Certainly, a company such as Microsoft Corp.'s WebTV
Networks unit will contend that interactive TV is a concept that is alive and well. The
company said it now has 350,000 subscribers.

Chip Herman, vice president of marketing for Mountain View,
Calif.-based WebTV, said viewers have shown an interest in controlling when they use
interactive features. His company, for example, provides a function that stores the links
that pop up during certain television programming.

Viewers can visit these links at a later time if they are
not in the mood to surf while watching the program.

Herman said the key to interactive-TV programming is to
offer applications that work with the existing habits of viewers, rather than forcing them
to change how they watch TV.

"It needs to be a part of the living-room experience
and fit with people's entertainment needs," he added.

Other industry experts said programmers make the mistake of
lumping all viewers together.
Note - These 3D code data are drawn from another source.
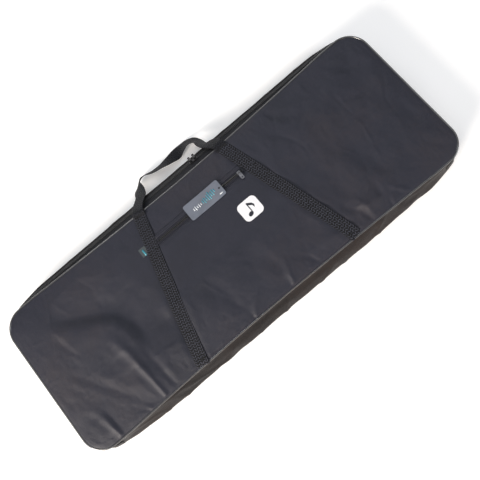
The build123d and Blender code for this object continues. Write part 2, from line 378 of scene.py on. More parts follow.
def creases(x, y, scale, seed):
    """Thin crease lines: zero nearly everywhere, rising to 1 along them."""
    return max(0.0, 1.0 - abs(ripple(x * scale, y * scale, seed)) * 7.0) ** 2


def mesh_object(name, points, faces, material, path=None):
    """Smooth-shaded mesh from millimetres; path holds along, across and lift for its material."""
    mesh = bpy.data.meshes.new(name)
    mesh.from_pydata([tuple(c * MM for c in p) for p in points], [], faces)
    mesh.validate()
    obj = new_object(name, mesh)
    mesh.materials.append(material)
    if path:
        store = mesh.attributes.new("path", "FLOAT_VECTOR", "POINT")
        store.data.foreach_set("vector", [c * MM for p in path for c in p])
    bm = bmesh.new()
    bm.from_mesh(mesh)
    bmesh.ops.recalc_face_normals(bm, faces=bm.faces)
    bm.to_mesh(mesh)
    bm.free()
    for polygon in mesh.polygons:
        polygon.use_smooth = True
    return obj


def grid_faces(rows, columns, start=0, closed_rows=False, closed_columns=False):
    """Quads of a grid of points, row by row, its ends joined where it is closed."""
    faces = []
    for i in range(rows if closed_rows else rows - 1):
        here, there = start + i * columns, start + (i + 1) % rows * columns
        for j in range(columns if closed_columns else columns - 1):
            k = (j + 1) % columns
            faces.append((here + j, here + k, there + k, there + j))
    return faces


def slab_faces(rows, columns):
    """Faces of a closed slab made of two stacked grids, the upper one first."""
    total = rows * columns
    faces = grid_faces(rows, columns)
    faces += [tuple(reversed(f)) for f in grid_faces(rows, columns, start=total)]
    rim = list(range(columns))
    rim += [i * columns + columns - 1 for i in range(1, rows)]
    rim += [(rows - 1) * columns + j for j in range(columns - 2, -1, -1)]
    rim += [i * columns for i in range(rows - 2, 0, -1)]
    for here, there in zip(rim, rim[1:] + rim[:1]):
        faces.append((here, there, there + total, here + total))
    return faces


def swept(name, centres, ups, section, material, closed=False, scale=None):
    """Sweeps a closed section (across, up) along centres; ups give the section's up direction."""
    points, path = [], []
    count = len(centres)
    travelled = 0.0
    for i, centre in enumerate(centres):
        before = centres[i - 1] if (i or closed) else centre
        after = centres[(i + 1) % count] if (i < count - 1 or closed) else centre
        forward = (after - before).normalized()
        up = (ups[i] - forward * ups[i].dot(forward)).normalized()
        side = forward.cross(up)
        if i:
            travelled += (centre - centres[i - 1]).length
        factor = scale(i) if scale else 1.0
        for across, lift in section:
            points.append(centre + side * across * factor + up * lift * factor)
            path.append((travelled, across, lift))
    columns = len(section)
    faces = grid_faces(count, columns, closed_rows=closed, closed_columns=True)
    if not closed:
        faces.append(tuple(range(columns)))
        faces.append(tuple(reversed(range((count - 1) * columns, count * columns))))
    return mesh_object(name, points, faces, material, path)


def joined(name, parts):
    """Joins mesh objects into the first one."""
    with bpy.context.temp_override(active_object=parts[0], object=parts[0], selected_objects=parts,
                                   selected_editable_objects=parts):
        bpy.ops.object.join()
    parts[0].name = name
    parts[0].data.name = name
    return parts[0]


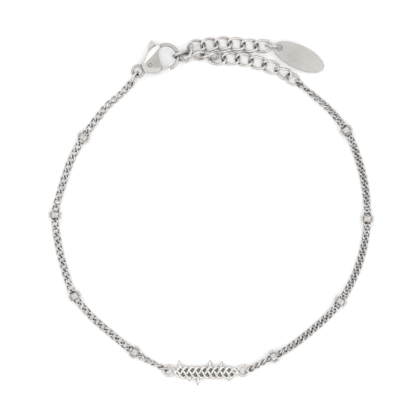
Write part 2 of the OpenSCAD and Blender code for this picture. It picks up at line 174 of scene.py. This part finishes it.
bpy.ops.mesh.primitive_plane_add(size=TABLE_SIZE * MM, location=(0, 0, -TABLE_DROP * MM))
table = bpy.context.object
table.name = "table"
table_finish = bpy.data.materials.new("table_white")
table_finish.use_nodes = True
table_shader = table_finish.node_tree.nodes["Principled BSDF"]
table_shader.inputs["Base Color"].default_value = TABLE_WHITE
table_shader.inputs["Roughness"].default_value = TABLE_ROUGHNESS
table_shader.inputs["Specular IOR Level"].default_value = TABLE_SHINE
table.data.materials.append(table_finish)
print("the table is", TABLE_SIZE, "mm wide")

# %% [markdown]
# The light
#
# Polished steel has no look of its own: it shows what stands around it. A photographer lays such a
# piece under a white tent. Flat tops then mirror the tent's pale roof, slopes mirror the brighter
# soft boxes beside it, and steep sides mirror the dark room round the tent, which draws the fine
# grey outlines. The room here grows from dark at the horizon to pale overhead, and two large boxes
# give the white bands. A third light washes the table from the camera's side, through a polariser
# that keeps it out of the steel, so that the table stays white between the links. A photographed
# room wrapped round the scene would shine as well, but nobody could move a lamp in it.

# %% Light
# Brightness of the room at heights from the horizon, 0, to straight up, 1
ROOM_TONES = [(0.0, 0.11), (0.24, 0.14), (0.46, 1.02), (0.74, 1.24), (0.92, 1.18), (0.965, 0.92),
              (1.0, 0.90)]
BRIGHTEST = 1.24
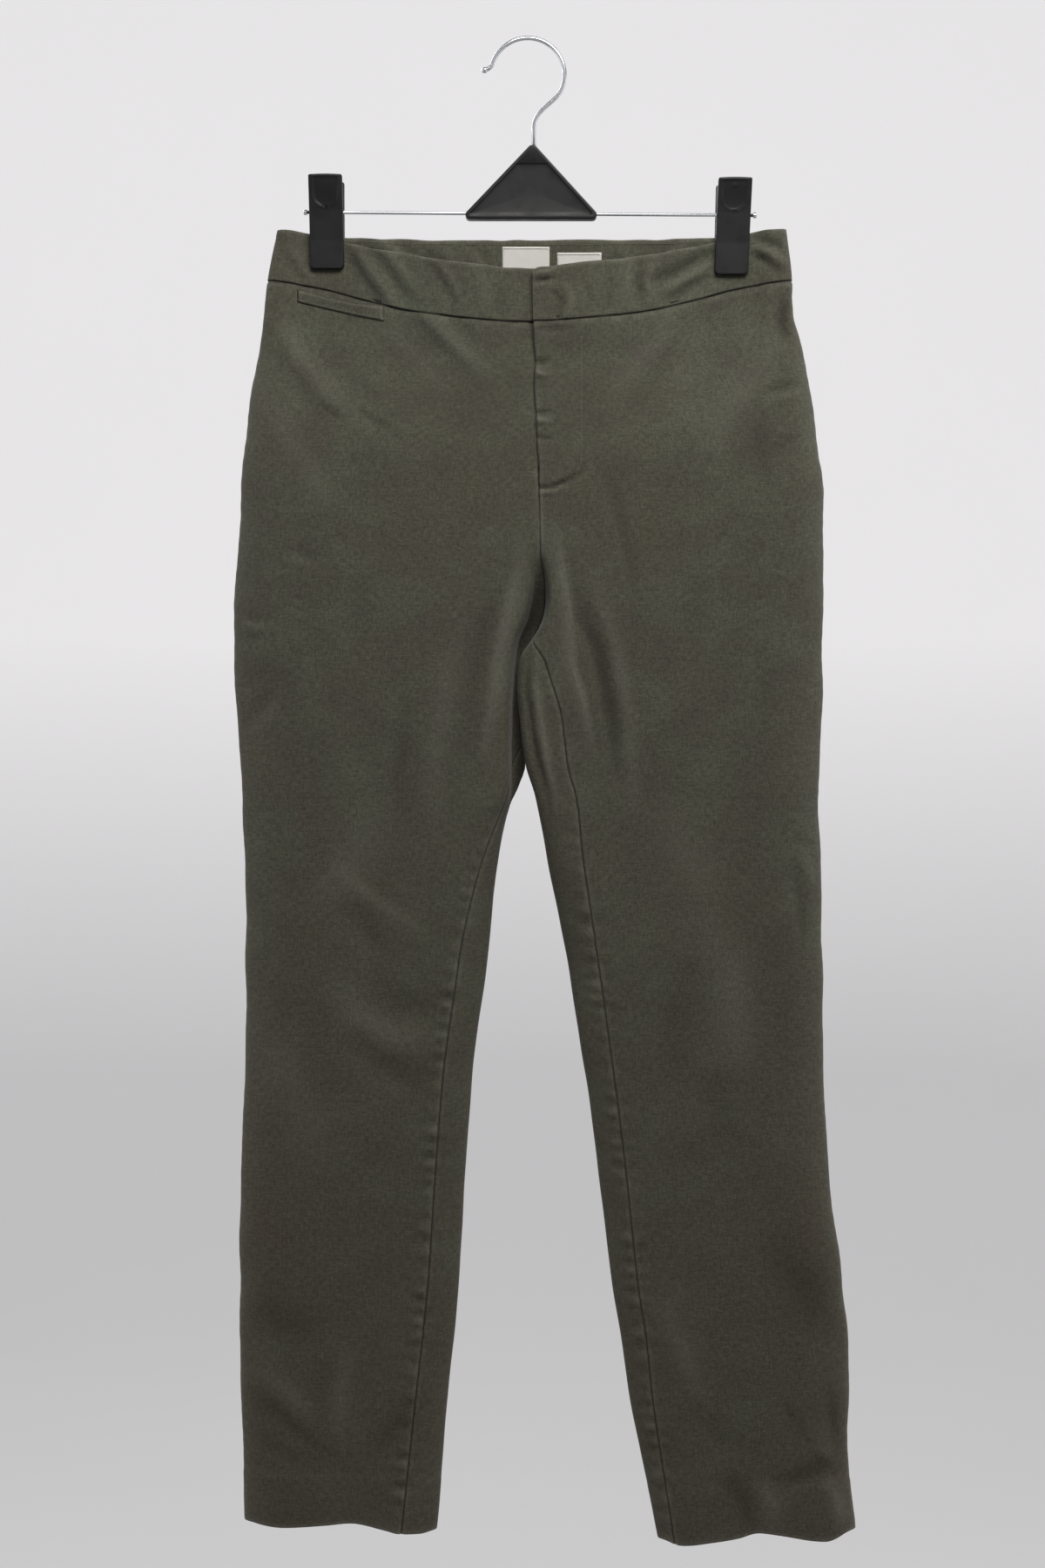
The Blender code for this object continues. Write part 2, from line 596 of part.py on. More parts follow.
# Moulded triangle that joins hook and bar, with a dished face inside a raised rim on both sides.
BODY_HALF_THICK = 4.5
RIM = 3.0
DISH = 1.0
body_corners = [(SHANK_X - 1.0, BODY_TOP + 2.0), (52.6, -132.4), (50.8, -134.2), (-47.8, -134.2),
                (-49.9, -132.0)]
body_triangle = [body_corners[0], (54.2, -134.2), (-52.0, -134.2)]
body_outline = rounded(body_corners, (5.0, 0.7, 0.7, 0.7, 0.7), steps=3)
hanger_body = prism("hanger_body", body_outline, "Y", -BODY_HALF_THICK, BODY_HALF_THICK, BLACK)


def inset(corners, by):
    """The corners of an outline moved in from its sides."""
    moved = []
    for i, corner in enumerate(corners):
        here = Vector(corner)
        back = (Vector(corners[i - 1]) - here).normalized()
        ahead = (Vector(corners[(i + 1) % len(corners)]) - here).normalized()
        moved.append(tuple(here + (back + ahead).normalized() * by / math.sin(back.angle(ahead) / 2)))
    return moved


dish_outline = rounded(inset(body_triangle, RIM), (2.0, 1.0, 1.0), steps=3)
for dish_low in (-BODY_HALF_THICK - DISH, BODY_HALF_THICK - DISH):
    combine(hanger_body, prism("dish", dish_outline, "Y", dish_low, dish_low + 2 * DISH), "DIFFERENCE")
QUARTER = math.pi / 2
combine(hanger_body, rod_cutter("bar_bore", BAR_WIRE + 2 * SEAM_GAP, 130.0,
                                (0.0, 0.0, bar_z(0.0)), (0.0, QUARTER + BAR_SLOPE, 0.0)), "DIFFERENCE")
combine(hanger_body, rod_cutter("hook_bore", HOOK_WIRE + 2 * SEAM_GAP, 24.0,
                                (SHANK_X, 0.0, BODY_TOP + 2.5), (0.0, 0.0, 0.0)), "DIFFERENCE")

# Spring clips. profile: the front jaw from the side, as (y, height above the bar).
CLIP_WIDE = 25.2
JAW_PROFILE = [(-13.4, 30.0), (-10.9, 30.0), (-6.6, 6.0), (-4.0, 3.0), (-4.0, -3.0), (-2.6, -14.0),
               (-2.6, -48.0), (-5.6, -48.0), (-6.6, -22.0), (-8.8, 0.0)]
BACK_JAW_SHIFT = 0.4            # the layers of cloth are that much thicker behind the middle
Clip = namedtuple("Clip", "across top low")
CLIPS = {"right": Clip(-151.2, -103.2, -171.8), "left": Clip(151.8, -105.6, -176.0)}
SPRING_BORE = 3.4
SPRING_WALL = 2.0
SPRING_LONG = 14.0


def make_clip(side, clip):
    middle = bar_z(clip.across)
    half = CLIP_WIDE / 2
    frame = [(clip.across - half, clip.top), (clip.across + half, clip.top),
             (clip.across + half, clip.low), (clip.across - half, clip.low)]
    for face, turned in (("front", 1), ("back", -1)):
        shift = 0.0 if face == "front" else BACK_JAW_SHIFT
        profile = [(y * turned + shift, middle + z) for y, z in JAW_PROFILE]
        name = f"clip_{side}_{face}"
        jaw = prism(name, profile, "X", clip.across - half - 2, clip.across + half + 2, BLACK)
        outline = prism(name + "_outline", rounded(frame, (2.0, 2.0, 7.0, 7.0)), "Y", -20, 20)
        combine(jaw, outline, "INTERSECT")
    mesh = bpy.data.meshes.new("spring")
    work = bmesh.new()
    outer = (SPRING_BORE / 2 + SPRING_WALL) * MM
    bmesh.ops.create_cone(work, cap_ends=False, segments=16, radius1=outer, radius2=outer,
                          depth=SPRING_LONG * MM)
    bmesh.ops.recalc_face_normals(work, faces=work.faces)
    work.to_mesh(mesh)
    work.free()
    spring = add_object(f"clip_{side}_spring", mesh, STEEL)
    spring.location = Vector((clip.across, 0.0, middle)) * MM
    spring.rotation_euler = (0.0, QUARTER + BAR_SLOPE, 0.0)
    wall = spring.modifiers.new("wall", "SOLIDIFY")
    wall.thickness = SPRING_WALL * MM
    wall.offset = -1.0


for clip_side, clip_row in CLIPS.items():
    make_clip(clip_side, clip_row)
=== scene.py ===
"""Slim olive twill trousers hung by the waistband from a clip hanger, finished round the fixed frame.

Sizes are in millimetres until a mesh is made: across runs to the wearer's left, a drop is measured
down from the rail, and the front faces -Y. The wearer's right is at the viewer's left.
"""

import math
from collections import namedtuple

import bmesh
import bpy
import numpy as np
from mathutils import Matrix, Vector
from mathutils.bvhtree import BVHTree


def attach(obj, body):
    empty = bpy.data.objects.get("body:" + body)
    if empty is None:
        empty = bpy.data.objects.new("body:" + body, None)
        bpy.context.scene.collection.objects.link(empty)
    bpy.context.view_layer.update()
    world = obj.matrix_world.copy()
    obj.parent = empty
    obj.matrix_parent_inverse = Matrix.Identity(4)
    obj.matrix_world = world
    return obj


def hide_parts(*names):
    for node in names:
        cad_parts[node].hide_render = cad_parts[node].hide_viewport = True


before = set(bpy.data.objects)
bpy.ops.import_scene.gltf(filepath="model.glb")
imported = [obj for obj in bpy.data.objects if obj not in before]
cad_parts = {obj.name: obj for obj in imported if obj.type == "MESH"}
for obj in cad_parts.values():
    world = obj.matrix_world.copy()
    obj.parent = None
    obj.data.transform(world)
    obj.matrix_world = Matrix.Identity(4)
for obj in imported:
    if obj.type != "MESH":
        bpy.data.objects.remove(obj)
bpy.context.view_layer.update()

# ---------------------------------------------------------------- fronts and backs
# Two fronts and two backs of washed cotton stretch twill, each cut in one piece from waist to hem.
# They are sewn at the side seams, inseams and centre seams, and hang pressed almost flat from the
# clips, so each level of the cloth is a flattened ring: one for the body, then one for each leg.

MM = 0.001
SIDE_TOP = 141.4        # drop of the waist's top edge at the side seams
SIDE_WAIST = 180.0      # drop of the waist seam at the side seams
CROTCH = 437.0
CROTCH_Y = 3.0
HEM = 1108.0
CLOTH = 0.7             # one layer of twill
WALL = 1.2              # the frame's wall for one layer with its seam allowances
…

Some people will enjoy using the TV to search for
information more than others will.

As has been the case with other new technologies, there is
always a progressive consumer segment that will use a service much more actively, such as
early adopters of the Internet, said Bonnie Busekrus, vice president of programming at MSO
FrontierVision Partners L.P.

Glover expects TV viewers to fall into three general
categories of interactive-TV use: Some will seek out and actively engage in interactive
TV; some will want to use TV only as a passive vehicle; and some will be willing to use
interactive applications, but they will not want to work hard at it.

And Paul Saffo, a researcher with Menlo Park, Calif.-based
think tank The Institute for the Future, said that just because some viewers are tired
from a long day at work or they are lazy couch potatoes, this does not prevent them from
using interactive applications. They just won't use such features as often -- perhaps only
once every 20 minutes.

That shouldn't be too exhausting, should it?